Sedat Yenigün’ün oğlu Halil İbrahim Yenigün, Babasının şehadetinin yıl dönümünde şahsi twitter hesabından şu ifadelere yer verdi :
Onun her görüşten, partiden seveni, sayanı var. Biz ailesi bugünkü iktidarla hiç işimiz olmamakla birlikte onu siyasî görüşlerimize karıştırmayız. Ama iktidar cephesi hesabına adını kullananlara karşı da ben daima mevcut düzenin onun ideallerinin tam zıddı olduğunu vurgularım.
Geçen yıl babamın mezarından 11000 km uzak olup gidememek kadar yaralayan ise, bugünkü çürük düzenin ve manzaranın “fetih coşkusu”yla propagandasının onun kabri başında yapılması idi. Bir kişinin de “madem zafer ve fetih var, oğlu neden sürgünde?” diye de sormak aklına gelmedi.
Yine mezarından 11bin km uzakta, ona abi diyen RTE’nin çirkin hakaretleri ile yurdundan edilmiş ve emeği onun emir eri mütevelli tarafından gaspedilmiş durumda, onun güdümündeki mahkemelerce hapisle yargılanıyorum. Ama hiçbiri o kabrin propagandaya alet edilmesi kadar yaralamaz.
S. Yenigün’ü, onun gibi iktidar oyunlarının hedefi olup 15 Temmuz’da katledilmiş eli silahsız masumlarla birlikte anmak tabii ki yanlış değil.
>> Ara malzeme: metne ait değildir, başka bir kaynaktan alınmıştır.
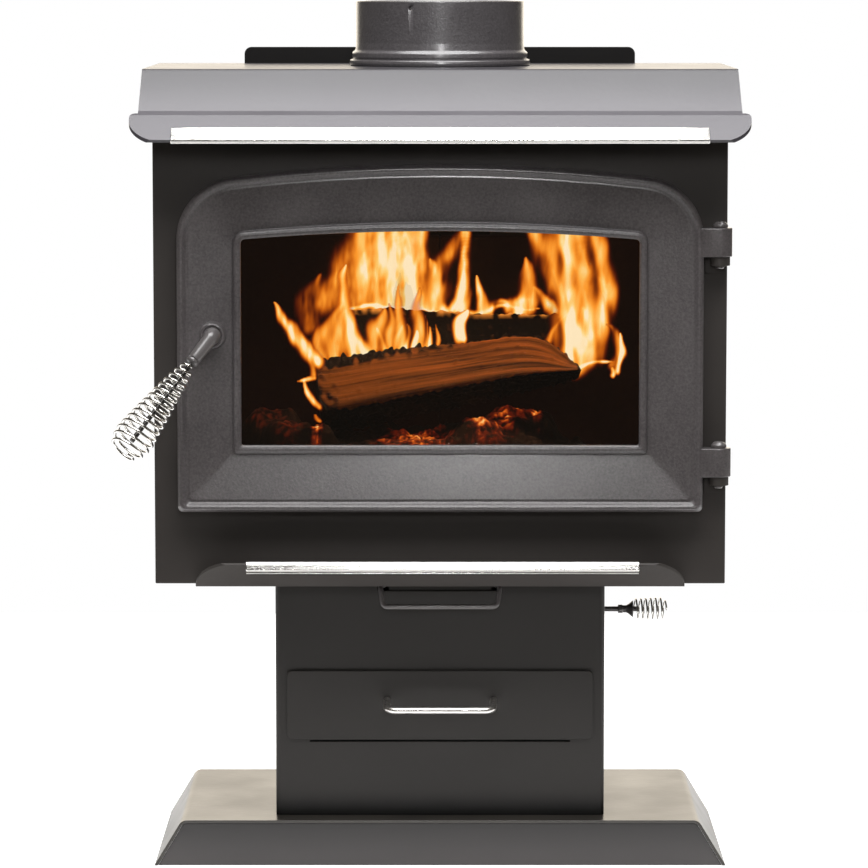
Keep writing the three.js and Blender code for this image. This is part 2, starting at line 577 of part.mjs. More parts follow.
// Ash drawer: an open tray with a front plate and a bent rod handle, on two runners.
const trayFront = pedestal.front + gap;
const trayBack = 225;
const traySheet = 1.5;
piece('ash_drawer_tray', cut(
  block(-drawer.tray, drawer.tray, trayFront, trayBack, drawer.floor, drawer.trayTop),
  block(
    -drawer.tray + traySheet, drawer.tray - traySheet, trayFront + traySheet, trayBack - traySheet,
    drawer.floor + traySheet, drawer.trayTop + 5,
  ),
), paint());
const drawerFace = pedestal.front - 3;
piece('ash_drawer_front', uprightPlate(
  roundedRectangle(-drawer.halfWidth, drawer.bottom, drawer.halfWidth, drawer.top, 5), drawerFace, 2.7, 4,
), paint());
const pull = { halfWidth: 52.5, root: 157, bar: 153, front: -3, radius: 3 };
piece('ash_drawer_handle', bentRod([
  [-pull.halfWidth + 1.5, drawerFace - pullGap, pull.root], [-pull.halfWidth + 1.5, pull.front, pull.bar],
  [pull.halfWidth - 1.5, pull.front, pull.bar], [pull.halfWidth - 1.5, drawerFace - pullGap, pull.root],
], pull.radius, 9), nickel());
[['left', -1], ['right', 1]].forEach(([side, sign]) => {
  const wall = pedestal.halfWidth - pedestal.sheet - gap;
  const web = block(wall - 2, wall, 45, 232, 110, 150);
  const shelf = block(118, wall - 1, 45, 232, drawer.floor - gap - 2, drawer.floor - gap);
  const runner = join(web, shelf);
  piece(`drawer_runner_${side}`, sign > 0 ? runner : surface(solid(runner).mirror([1, 0, 0])), paint());
});

// Ash gate: a plate under the hole in the floor, on two rails, with a U-shaped pull.
piece('ash_gate_plate', block(
  -gate.halfWidth, gate.halfWidth, gate.front, gate.back, gate.bottom, gate.bottom + gate.thick,
), paint());
const gateMiddle = gate.bottom + gate.thick / 2;
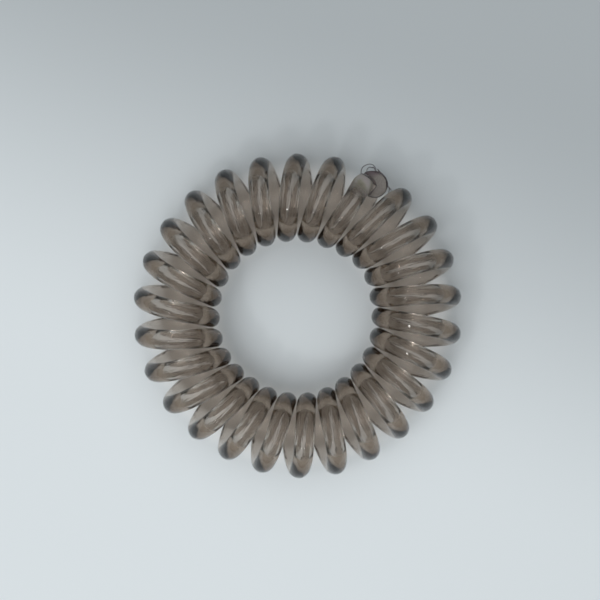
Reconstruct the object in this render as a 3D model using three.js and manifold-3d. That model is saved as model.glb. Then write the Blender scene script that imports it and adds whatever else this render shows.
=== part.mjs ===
// Spiral hair tie: one plastic cord wound into a tight coil, with the coil bent round into a ring
// and the two ends of the cord welded together. Millimetres, +Z up. The ring lies flat on z = 0,
// with the Z axis through the middle of its hole.

import {
  BufferAttribute,
  BufferGeometry,
  CatmullRomCurve3,
  Curve,
  Group,
  LatheGeometry,
  MathUtils,
  Matrix4,
  Mesh,
  MeshStandardMaterial,
  TubeGeometry,
  Vector2,
  Vector3,
} from 'three';
import { mergeVertices } from 'three/addons/utils/BufferGeometryUtils.js';
import Module from 'manifold-3d';

// Cord and coil
const CORD_D = 3.0; // width of the cord; its outer side is half round
const INNER_BULGE = 0.74; // how far its inner side bulges, as a share of the outer side
const COIL_BORE = 7.4; // width of the tunnel inside the turns before the cord's inner side is flattened
const TURNS = 26; // turns of cord round the whole ring
const TURN_GAP = 0.18; // mean gap between neighbouring turns, where they lie closest, at the hole
const FIRST_TURN = 6.9; // degrees from +X to the outermost point of the first turn

// Weld between the two ends of the cord, at the outermost point of one turn
const WELD_TURN = 4; // that turn, counted from the first as 0
const WELD_SLIP = 0.5; // how far the weld lies short of its turn's even place round the ring
const WELD_SINK = 0.6; // how far it lies nearer the ring's middle than the turns beside it
const WELD_STEP_IN = 0.75; // how far the end above the weld sits nearer the ring's middle
const WELD_STEP_ON = 0.9; // how far that end sits on round the ring
const WELD_BLEND = 0.25; // share of a turn over which it comes back to its even place
const FLASH_SLIP = 0.5; // how far the squeezed-out rim lies short of the end below the weld
const FLASH_REACH = 0.5; // how far that rim is wider than the cord's half width
const FLASH_ROOT = 0.7; // thickness of that rim where it leaves the cord
const FLASH_LIP = 0.2; // thickness at its edge

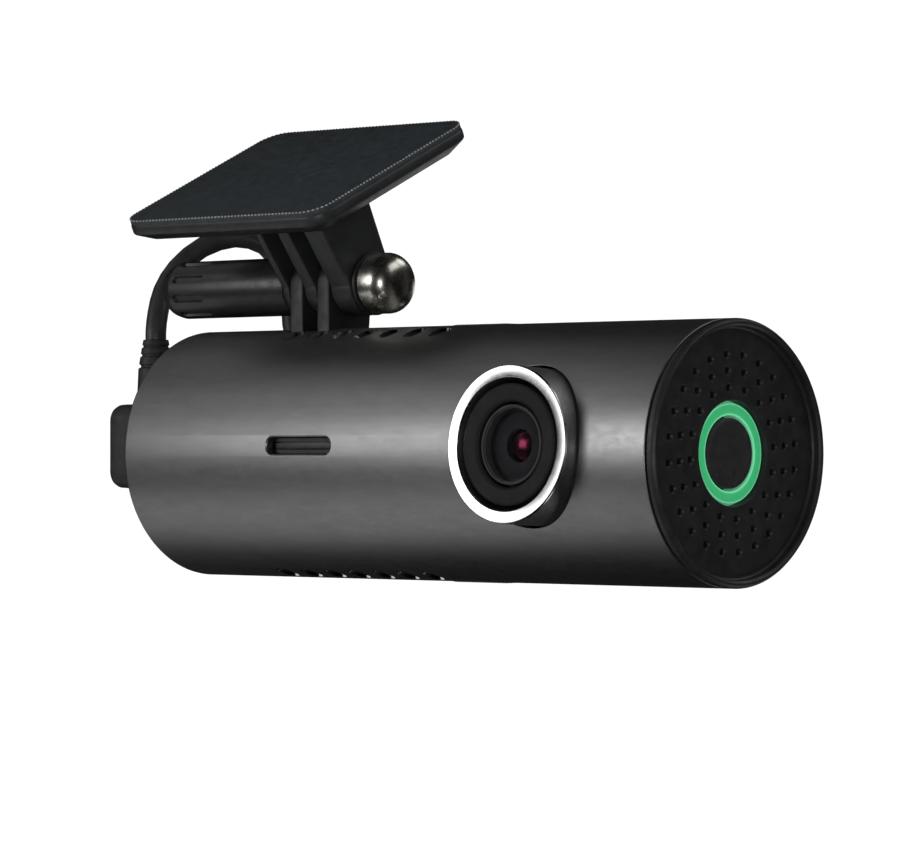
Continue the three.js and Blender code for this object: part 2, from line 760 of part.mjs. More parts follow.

Ama onun şunca yıl devletin öldürdüğü 1000lerce, -tarihi eskiye alırsak- milyonlarca masum devlet maktulü ile birlikte anılması ise şart.
Sedat Yenigün’ü, onu öldüren devletin, fikriyatı farklı olsa da onu öldüren silahlarıyla öldürdüğü Kaftancıoğlu gibilerle anmamak, sadece Başbağlar’la birlikte değil, içyüzünü araştırırken öldüğü Maraş pogromundan Sivas pogromuna bütün katliamlarla birlikte anmamak eksiklik olur.
Elbette isimde aynı idealler için ölmemiş olmaları gerçeği var; ama müsemmada daha adil bir ülke ve dünyayı kalemiyle talep ederken aynı devlet tarafından öldürülen, Sabahattin Ali’den Uğur Mumcu’ya bütün suikast maktulleri ile tabii ki birlikte konuşulmalı, birlikte anılmalı.
Hele ki 15 Temmuz bahsi açıp güncel iktidar döneminden bahsediyorsak Berkin Elvan’dan Ali İsmail’e, Cizre’de tam da onu öldüren milliyetçi-ırkçı-faşist zihniyet tarafından diri diri yakılan yüzlerce masumu anmadan onu anamayız.
Ve mezarı başına gidip şu çürük, milyonları inim inim inletmiş, içeride ve dışarıda binlerce masumu katletmiş, baştan ayağa onun tabiriyle “zalim düzen”e övgüler düzmek niyetinde olan varsa, bari iktidar/suç ortakları MHP’den de onu öldürenlerin temsilcisi olarak biriyle gelsin.
Madem “bu adamın idealleri gerçek olduysa oğlu onun hangi idealine ihanet etti de yargılanıyor; peki kendi suikast faili 17 yıllık ‘fethimiz’e rağmen neden hâlâ meçhul?” diye sorulmuyor, derin devletin arşivinden katili bulunsun da o MHPli ortaklarına cinayet anlattırılsın.
Yok andığım devlet maktullerini beğenmiyorsanız, -hele benim davamı- hiç beğenmiyorsanız, o halde madem fethiniz de vaki oldu, neden “zalim sultana hakkı söyleyen din alimi” olmaktan gayrı hiçbir suçunu bulamadığınız @alparslankuytul’un zindanda olması garibinize bile gitmiyor?
5 Temmuz şu iktidara öfke kusma günü değil. Bunları yazdırmayacak şekilde babamın kabrini partinizin, reisinizin övgüsünden uzak tutun yeter. Biz, onu öldüren devletinizin ördüğü duvarlar yüzünden başına gidemesek de dünyanın öteki ucundan dualarımızı göndeririz.